Solyndra’s demise has become the grist for election-year political attacks by President Obama’s GOP challengers and Capitol Hill Republicans, who have accused the administration of wasting taxpayer dollars.
At least one Republican sought to discredit the report Friday.
“This is less a report than an umbrella to deflect the criticism that’s pouring down on the Administration,” said Rep. James Sensenbrenner Jr. (R-Wis.).
But White House officials and several Democrats cast the report as a victory.
They noted the the finding that the amount of money considered at risk in the loan portfolio is almost $3 billion, which is less than an earlier Energy Department assessment of slightly more than $5 billion.
“The report confirms that the overall loan portfolio as a whole is expected to perform well and holds less than the amount of risk envisioned by Congress when they designed and funded the program,” said Eric Schultz, a White House spokesman, who said the Energy Department has been “judicious” in balancing risk.

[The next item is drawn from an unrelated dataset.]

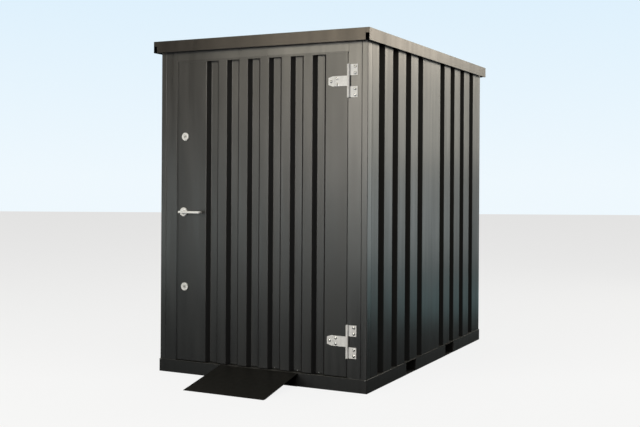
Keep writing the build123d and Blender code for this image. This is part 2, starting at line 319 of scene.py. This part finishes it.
def node_group(name):
    """A new material whose tree holds only an output and a shader: the material, tree and shader."""
    material = bpy.data.materials.new(name)
    material.use_nodes = True
    tree = material.node_tree
    tree.nodes.clear()
    output = tree.nodes.new("ShaderNodeOutputMaterial")
    shader = tree.nodes.new("ShaderNodeBsdfPrincipled")
    tree.links.new(shader.outputs["BSDF"], output.inputs["Surface"])
    return material, tree, shader


def object_point(tree, scale=(1, 1, 1)):
    """The object's own coordinates, in metres, stretched by scale."""
    place = tree.nodes.new("ShaderNodeTexCoord")
    mapping = tree.nodes.new("ShaderNodeMapping")
    mapping.inputs["Scale"].default_value = scale
    tree.links.new(place.outputs["Object"], mapping.inputs["Vector"])
    return mapping.outputs["Vector"]


def noise(tree, vector, scale, detail, roughness=0.5):
    """A noise value along the given coordinates."""
    texture = tree.nodes.new("ShaderNodeTexNoise")
    texture.inputs["Scale"].default_value = scale
    texture.inputs["Detail"].default_value = detail
    texture.inputs["Roughness"].default_value = roughness
    tree.links.new(vector, texture.inputs["Vector"])
    return texture.outputs["Fac"]


def remap(tree, value, from_low, from_high, to_low, to_high):
    """The value mapped from one range to another, kept within it."""
    node = tree.nodes.new("ShaderNodeMapRange")
    node.inputs["From Min"].default_value = from_low
    node.inputs["From Max"].default_value = from_high
    node.inputs["To Min"].default_value = to_low
    node.inputs["To Max"].default_value = to_high
    tree.links.new(value, node.inputs["Value"])
    return node.outputs["Result"]


def spread_noise(tree, vector, scale, detail, low=0.0, high=1.0):
    """A noise whose middle span is spread from low to high."""
    return remap(tree, noise(tree, vector, scale, detail), noise_low, noise_high, low, high)


def mix_colour(tree, factor, first, second):
    """A blend of two colours, each a socket or three numbers."""
    node = tree.nodes.new("ShaderNodeMix")
    node.data_type = "RGBA"
    tree.links.new(factor, node.inputs["Factor"])
    for socket, colour in ((node.inputs["A"], first), (node.inputs["B"], second)):
        if isinstance(colour, bpy.types.NodeSocket):
            tree.links.new(colour, socket)
        else:
            socket.default_value = (*colour, 1.0)
    return node.outputs["Result"]


def math_node(tree, operation, first, second):
    """One arithmetic step on sockets or numbers."""
    node = tree.nodes.new("ShaderNodeMath")
    node.operation = operation
    for socket, value in ((node.inputs[0], first), (node.inputs[1], second)):
        if isinstance(value, bpy.types.NodeSocket):
            tree.links.new(value, socket)
        else:
            socket.default_value = value
    return node.outputs["Value"]


def add_bump(tree, shader, layers):
    """Relief from layers of (height, strength, distance), each on top of the one before."""
    normal = None
    for height, strength, distance in layers:
        bump = tree.nodes.new("ShaderNodeBump")
        bump.inputs["Strength"].default_value = strength
        bump.inputs["Distance"].default_value = distance
        tree.links.new(height, bump.inputs["Height"])
        if normal:
            tree.links.new(normal, bump.inputs["Normal"])
        normal = bump.outputs["Normal"]
    tree.links.new(normal, shader.inputs["Normal"])


def scaled(colour, factor):
    """A colour made lighter or darker."""
    return tuple(channel * factor for channel in colour)


def paint(name, colour, roughness=0.36, dust=0.25, wave=0.004, specular=0.5, sheen=full_sheen):
    """Satin powder coat on thin sheet, with clouds, streaks, settled dust, slight waves and orange peel."""
    material, tree, shader = node_group(name)
    point = object_point(tree)
    cloud = spread_noise(tree, point, cloud_scale, cloud_detail)
    tint = mix_colour(tree, cloud, scaled(colour, 1 - cloud_contrast), scaled(colour, 1 + cloud_contrast))

    geometry = tree.nodes.new("ShaderNodeNewGeometry")
    split = tree.nodes.new("ShaderNodeSeparateXYZ")
    tree.links.new(geometry.outputs["Normal"], split.inputs["Vector"])
    facing_up = remap(tree, split.outputs["Z"], dust_slope, 1.0, 0.0, dust)
    patchy = spread_noise(tree, point, dust_scale, dust_detail, dust_thinnest)
    settled = math_node(tree, "MULTIPLY", facing_up, patchy)
    tree.links.new(mix_colour(tree, settled, tint, dust_colour), shader.inputs["Base Color"])

    streak_point = object_point(tree, (1.0, 1.0, streak_stretch))
    streaks = spread_noise(tree, streak_point, streak_scale, streak_detail,
                           roughness - streak_gloss, roughness + streak_dullness)
    dusty = math_node(tree, "MULTIPLY", settled, dust_dullness)
    tree.links.new(math_node(tree, "ADD", streaks, dusty), shader.inputs["Roughness"])
    shader.inputs["Specular IOR Level"].default_value = specular
    shader.inputs["Specular Tint"].default_value = (*sheen, 1.0)

    waves = noise(tree, object_point(tree, (1.0, 1.0, wave_stretch)), wave_scale, wave_detail)
    peel = noise(tree, point, peel_scale, peel_detail)
    add_bump(tree, shader, ((waves, 1.0, wave), (peel, peel_strength, peel_depth)))
    return material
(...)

“In fact, Mr. Allison identifies less risk for the overall portfolio than the Department’s analysis, and less than Congress estimated when it set aside a $10 billion reserve in anticipation of losses associated with funding these emerging industries,” he said.
The Obama administration vowed to implement the recommended reforms while defending the program overall.
“I will carefully review the thorough, thoughtful recommendations Mr. Allison has put forward and find the best way to use them to further strengthen the program,” Energy Secretary Steven Chu said Friday in a statement.
Lawmakers will have a chance to question Allison about the findings. Senate Energy and Natural Resources Committee Chairman Jeff Bingaman (D-N.M.) announced plans for a hearing in March.
“I look forward to having Mr. Allison come before the Committee next month to present his analysis and recommendations, once our Members have had a chance to read and consider today’s report,” Bingaman said in a statement.
Several top Democrats cheered the report, claiming that it disproved allegations of wrongdoing made by Republicans.
“The Allison report shows that the DOE loan program is working. It is promoting innovation, creating jobs, and helping U.S. companies compete with China,” said Rep. Henry Waxman (D-Calif.), the top Democrat on the House Energy and Commerce Committee.
“The report is a repudiation of the partisan attack on the program by congressional Republicans and the oil and coal industries,” he said.
Republicans on the committee have led the GOP probe of Solyndra and attacks on the green-energy loan program.
The review did not analyze the loan guarantees to Solyndra and Beacon Power. Beacon is an energy storage company that received a $43 million loan guarantee in 2010 and filed for bankruptcy last year.
Energy and Commerce Republicans are weighing whether to seek contempt charges against the White House, alleging an inadequate response to a subpoena for internal White House documents about Solyndra.
The loan program has spurred $40 billion in private investment and supports 60,000 direct jobs, Chu said.
“With the help of this program, American workers will build wind, solar, geothermal and nuclear power plants across the country that will power our economy for decades to come – and the next generation of automobiles that will reduce our dangerous dependence on foreign oil,” he said.
Chu noted that the loan program has always come with “inherent risks” as it was designed to support companies that might not be able to attract private financing.
“[I]t is very likely that there will be other companies in the portfolio that won’t succeed, but the vast majority of companies are expected to pay the loans back in full, on time, and with about $8 billion in interest,” he said.
The new report notes that as of late November, $8.3 billion of the $23.8 billion in loans had been drawn. Allison notes that the Energy Department has tools at its disposal to reduce risks over time.
The report notes that “DOE can elect to withhold funds or to require more protections and/or equity participation to compensate in part for additional risk.”
— This post was originally posted at 2:06 p.m. and was last updated at 4:40 p.m.